The change will make the short game even more critical in Thursday's first round of the year's second major championship. The US Open returns here just six years after the late Payne Stewart's dramatic 72nd-hole triumph.

"It seems like there is more rough than in 99," said 1996 US Open runner-up Tom Lehman. "It seemed to me in 99 you could advance closer to the green almost every time out of the rough. It doesnt seem that way now."

Masters champion Tiger Woods, who reclaimed the world number one ranking from Fiji's Vijay Singh on Monday, seeks a 10th major title and fourth victory of the year, one that would put him halfway to a Grand Slam.

"You can't think about that unless you have won the first three and go to the last one with a chance to win," Woods said. "You have got to take it one step at a time."

Woods figures to be tested by Singh and Mickelson, the runner-up to Stewart here in 1999. Each has won three titles this year. Also confident is American Chris DiMarco, a playoff loser in each of the past two majors.

"I really feel like I'm putting myself in position to win," DiMarco said. "I played exceptionally good golf both weeks. If my game is there, I expect to be right there again." Players will be trying to avoid certain spots on Pinehurst's tricky greens, precision targets that put a premium upon reaching fairways off the tee to avoid the typical dense rough of a US Golf Association (USGA) setup.

"The way to approach this course is to start with the greens and move back," Lehman said. "Its about missing certain spots."

Players ripped the USGA in 2004 for making certain holes at Shinnecock Hills too tough. A seventh-hole disaster that required repeated final-round watering is unlikely to be repeated this year, although Mickelson would like to see it.

"I hope they make it as ridiculous as last year," Mickelson said. "I would have as good a chance as anybody. I would love for them to do what they (usually) do."

Last year's Sunday mess produced the highest US Open final-round scores since 1972, prompting Scott Verplank to say, "All the things I practiced my whole life didn't matter because my whole life I played golf."

Defending champion Retief Goosen solved Shinnecock's woes but Goosen missed the cut here in 1999, firing a 12-over par 82 in the last round.

"I wasn't particularly fond of it," Goosen said. "I'm in a different frame of mind now. I feel like I can hit any shot I need to hit. So I'm looking forward to it."

Spain's Sergio Garcia, fresh from his first PGA title in a year and his best putting performance since 2002, likes his chances of being the first European to win the US Open since England's Tony Jacklin in 1970.

"I'm hitting the ball well and my putting is starting to come around," said Garcia. "It's getting there. It has been improving slowly for the past month or so. It's just a matter of hard work and keep believing in myself."

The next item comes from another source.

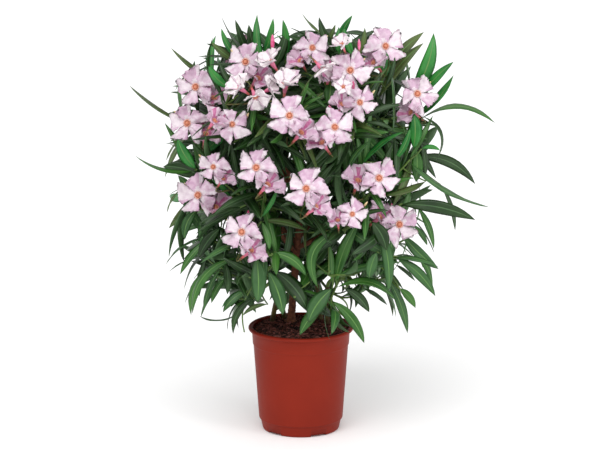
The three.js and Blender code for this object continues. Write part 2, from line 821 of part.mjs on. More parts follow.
// A leaf position of a whorl is tried at a few angles and lengths before it is skipped
function whorlLeaf(shoot, place, axis, whorl, index, turn, placed) {
  const low = THREE.MathUtils.clamp((hangFrom - place.z) / hangOver, 0, 1);
  const spread = radians(whorlSpread[whorl] + hangSpread * low);
  const side = axis.clone().cross(Math.abs(axis.z) > 0.9 ? new THREE.Vector3(0, 1, 0) : up).normalize();
  const other = axis.clone().cross(side);
  const length = between(leafLength, 41, shoot.key, whorl, index) * (whorl === 0 ? tipWhorlScale : 1);
  for (const { swing, closer, shrink } of attempts) {
    const angle = turn + (index * 2 * Math.PI) / leavesInWhorl + swing;
    const open = spread * closer;
    const sideways = side.clone().multiplyScalar(Math.cos(angle)).addScaledVector(other, Math.sin(angle));
    const direction = axis.clone().multiplyScalar(Math.cos(open)).addScaledVector(sideways, Math.sin(open));
    direction.addScaledVector(up, -whorlDrop * whorl - hangDrop * low).normalize();
    const bend = between(leafBend, 42, shoot.key, whorl, index) + hangBend * low;
    const root = place.clone().addScaledVector(sideways, leafInset);
    const faceUp = axis.clone().addScaledVector(up, faceLift);
    const leaf = leafShape(root, direction, faceUp, length * shrink, bend);
    if (leafFits(leaf, shoot, placed)) return leaf;
  }
  return null;
}

function farLeaf(shoot, placed) {
  const tip = vector(shoot.far.tip);
  const chord = tip.clone().sub(shoot.tip);
  const length = chord.length();
  const lifted = chord.clone().normalize().addScaledVector(up, (2 * shoot.far.arch) / length).normalize();
  const bend = 2 * Math.atan((2 * shoot.far.arch) / length);
  const root = shoot.tip.clone().addScaledVector(shoot.axis, -farLeafStart);
  const leaf = leafShape(root, lifted, vector(farLeafFace), length * farLeafStretch, bend);
  leaf.width = Math.min(leaf.width, farLeafWidth);
  leaf.far = true;
  return leafFits(leaf, shoot, placed) ? leaf : null;
}

function leavesOf(shoot, placed) {
  const leaves = [];
  const reach = shoot.twig[0].distanceTo(shoot.tip);
  if (shoot.far) leaves.push(farLeaf(shoot, placed));
  const whorls = shoot.far ? farWhorls : whorlCount;
  for (let whorl = 0; whorl < whorls; whorl += 1) {
    const back = firstWhorl + whorl * whorlStep;
    if (back > reach * lastWhorlShare) break;
    const { place, axis } = alongTwig(shoot.twig, back);
    const turn = 2 * Math.PI * chance(43, shoot.key) + (whorl * Math.PI) / leavesInWhorl;
    for (let index = 0; index < leavesInWhorl; index += 1) {
      leaves.push(whorlLeaf(shoot, place, axis, whorl, index, turn, placed));
    }
  }
  return leaves.filter(Boolean);
}

// A twig from the mass's stem to the shoot's tip, arriving along the shoot's axis.
// It is straightened step by step where its curve would leave the mass's space.
function twigCurve(start, shoot) {
  const span = start.distanceTo(shoot.tip);
  for (const share of twigLeads) {
    const control = shoot.tip.clone().addScaledVector(shoot.axis, -share * span);
    if (share === 0) control.copy(start).lerp(shoot.tip, 0.5);
    const curve = new THREE.QuadraticBezierCurve3(start, control, shoot.tip);
    const fits = curve.getPoints(twigTests).every((point, i) => {
      const inside = roomInSpace(point, shoot.mass) > twigRadius + spaceMargin || i < twigFreeTests;
      return inside && !touchesLimb(point, twigRadius + twigRoom);
    });
    if (fits) return curve.getPoints(twigSteps);
  }
  return null;
}

// The place and the direction of a twig at a distance back from its tip
function alongTwig(points, back) {
  let left = back;
  for (let i = points.length - 1; i > 0; i -= 1) {
    const piece = points[i].clone().sub(points[i - 1]);
    const length = piece.length();
    const axis = piece.clone().normalize();
    if (left <= length) return { place: points[i].clone().addScaledVector(axis, -left), axis };
    left -= length;
  }
  return null;
}

function twigSamples(points) {
  const reach = points[0].distanceTo(points[points.length - 1]);
  const samples = [];
  for (let back = 0; back < reach * twigSampleShare; back += twigSampleStep) {
    samples.push(alongTwig(points, back).place);
  }
  return samples;
}

function massMesh(mass) {
  const bough = boughs.find((each) => each.mass === mass);
  const curve = new THREE.CatmullRomCurve3(bough.points);
  const direction = curve.getTangent(1);
  const start = bough.points[2].clone().addScaledVector(direction, massStemGap);
  const heart = heartOf(mass);
  const bend = start.clone().addScaledVector(direction, start.distanceTo(heart) * massStemBend);
  const stem = new THREE.QuadraticBezierCurve3(start, bend, heart);
  const stemRadius = (t) => mix(boughTipRadius - massStemInset, stemTipRadius, t);
  const solids = [limbSolid(stem.getPoints(3), stemRadius, 5, 3, direction)];
  const placed = [];
  const mine = shoots.filter((shoot) => shoot.mass === mass);
  mine.forEach((shoot, index) => {
    const share = mix(twigFootRange[0], twigFootRange[1], index / (mine.length - 1));
    shoot.twig = twigCurve(stem.getPoint(share), shoot);
    if (shoot.twig) placed.push({ shoot, twig: true, points: twigSamples(shoot.twig) });
  });
  for (const shoot of mine.filter((each) => each.twig)) {
    const radiusAt = (t) => mix(twigRadius, twigTipRadius, t);
    solids.push(limbSolid(shoot.twig, radiusAt, 3, twigSteps));
    for (const leaf of leavesOf(shoot, placed)) solids.push(leafSolid(leaf));
    shoot.blossoms.forEach((blossom, index) => {
      solids.push(blossomSolid(blossom, alongTwig(shoot.twig, stalkFeet[index]).place));
    });
  }
  return toMesh(mass.name, largestBody(joined(solids)), materials.leaf);
}

const plant = new THREE.Group();
plant.add(pot(), soil(), ...limbMeshes(), ...masses.map(massMesh));

export default plant;
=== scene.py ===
# The looks of the potted oleander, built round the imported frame: a moulded nursery pot, bark
# compost, limbs with bark relief, twigs, lance-shaped leaves in whorls of three, and blossoms.
# Sizes are in millimetres until a mesh is made. +Z is up, -Y is the front, and the origin is
# the middle of the pot's flat underside.
import math
from functools import lru_cache

import bpy
import numpy as np
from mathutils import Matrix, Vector, noise


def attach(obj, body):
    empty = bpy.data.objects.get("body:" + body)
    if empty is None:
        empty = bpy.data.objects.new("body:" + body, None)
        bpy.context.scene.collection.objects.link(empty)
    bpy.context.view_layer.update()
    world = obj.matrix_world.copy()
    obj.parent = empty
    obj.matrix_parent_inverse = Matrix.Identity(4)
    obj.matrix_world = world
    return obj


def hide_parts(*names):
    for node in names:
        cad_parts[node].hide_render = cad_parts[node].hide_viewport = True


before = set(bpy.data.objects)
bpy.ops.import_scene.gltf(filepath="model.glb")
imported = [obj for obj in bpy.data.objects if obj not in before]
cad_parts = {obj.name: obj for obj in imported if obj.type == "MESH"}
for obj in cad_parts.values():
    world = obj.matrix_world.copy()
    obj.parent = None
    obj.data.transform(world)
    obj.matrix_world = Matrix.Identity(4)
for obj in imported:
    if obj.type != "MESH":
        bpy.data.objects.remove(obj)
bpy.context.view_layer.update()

MM = 0.001
UP = np.array([0.0, 0.0, 1.0])
AHEAD = np.array([0.0, -1.0, 0.0])
GOLDEN_ANGLE = math.pi * (3 - math.sqrt(5))

# Materials: where a colour starts and ends to change to the other, and the detail of the noises
MOTTLE_EDGES = (0.35, 0.65)
MOTTLE_DETAIL = 3
BUMP_DETAIL = 4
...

Garcia won the PGA Booz Allen Classic, the third time he has won on the week before the US Open, and he did so with just 24 putts in Sunday's final round, a hint his putting struggles might be solved at just the right moment.

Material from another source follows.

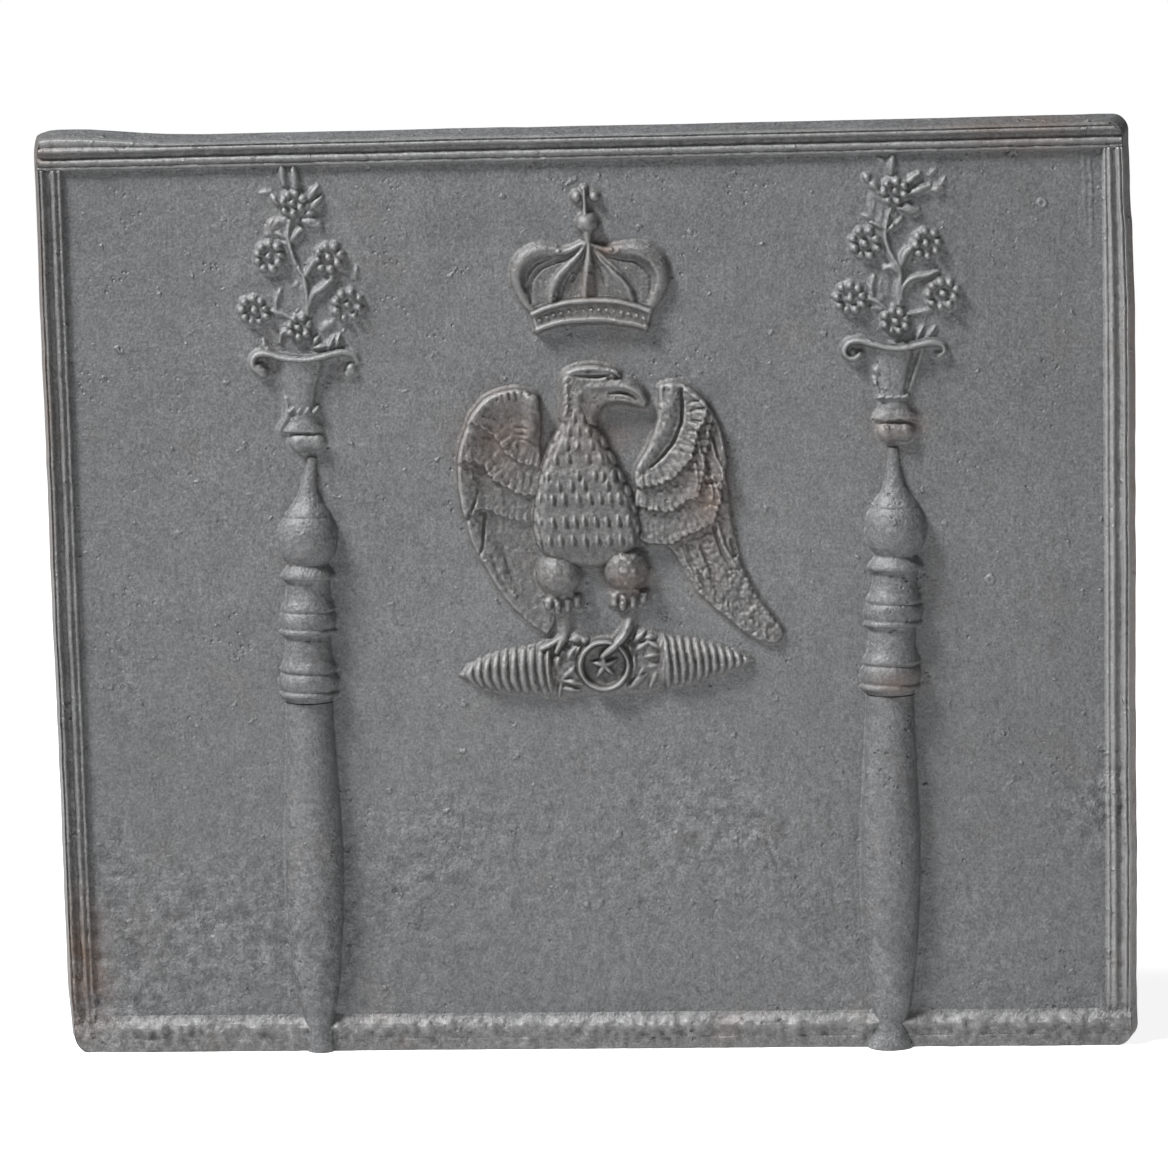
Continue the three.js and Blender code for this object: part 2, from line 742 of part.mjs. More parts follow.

Garcia's best major showing was his 1999 PGA Championship runner-up effort to Woods. He remains confident that he will win a major.

"It really doesn't bother me. I know what I'm capable of doing," Garcia said. "I'm not worried about it. I know I'm going to have chances."

Top US amateur Ryan Moore said he will turn professional next week and accept a sponsor's invitation to next week's US PGA Barclays Classic. He won the US amateur and collegiate titles plus US Amateur Public Links crown.

Hot and muggy weather greeted golfers Monday. High temperatures are expected to continue all week with a chance of evening rain before the start and scattered weekend thundershowers.